In early December 2010, more than 200 members from 134 countries involved in the International Corruption Hunters Alliance, a network of anti-corruption enforcement personnel, met at the World Bank in Washington DC to discuss ways to combat corruption in development projects more effectively. In the first meeting of its kind, one theme that emerged was the need for information sharing between international organizations such as the AfDB and national law enforcement agencies. Financial investigations are by their very nature time consuming and lengthy processes. In complex cases at the AfDB, more than 18 months can pass between initiating and closing an investigation. In such cases, the failure to share information in a timely manner can result in funds continuing to leak to other organizations or a piece of evidence fundamental for establishing corruption never finding its way to the investigating organization. Currently, limited information sharing takes place in a purely informal manner based on trusted personal relationships between individual members of investigative bodies. In future, cooperation agreements with national anti-corruption authorities on the continent as well as international police organizations to facilitate the sharing of information will be an integral part of the bank’s Integrity Strategy.

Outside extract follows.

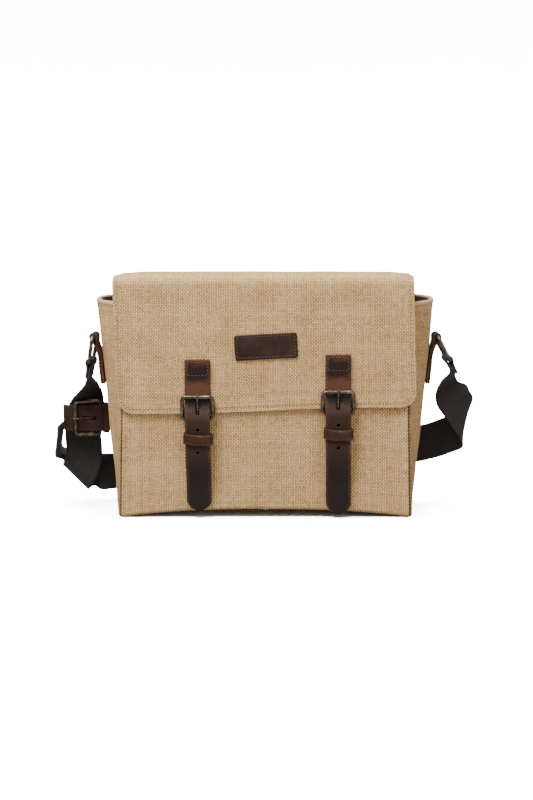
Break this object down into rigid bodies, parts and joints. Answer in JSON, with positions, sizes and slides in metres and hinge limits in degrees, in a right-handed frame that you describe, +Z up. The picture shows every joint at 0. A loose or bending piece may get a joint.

The reaction of the German government and others to the findings of the Global Health Fund’s Investigative Department, although understandable, sends the wrong signal by penalizing a frank assessment of the situation. Additionally, increasing the detection of losses induced by fraud and corruption is frequently an indicator of improved investigative capabilities within an organization rather than of a de facto surge in the number of incidents. Since James D. Wolfensohn, former World Bank President, first publicly addressed the subject of corruption in development projects at the annual meeting of the World Bank in 1996, thus broaching a subject that has long been taboo, MDBs, including the AfDB and other multilateral organizations, have made great progress in dealing with the issue and are constantly refining their strategies to curb corruption in their projects more effectively.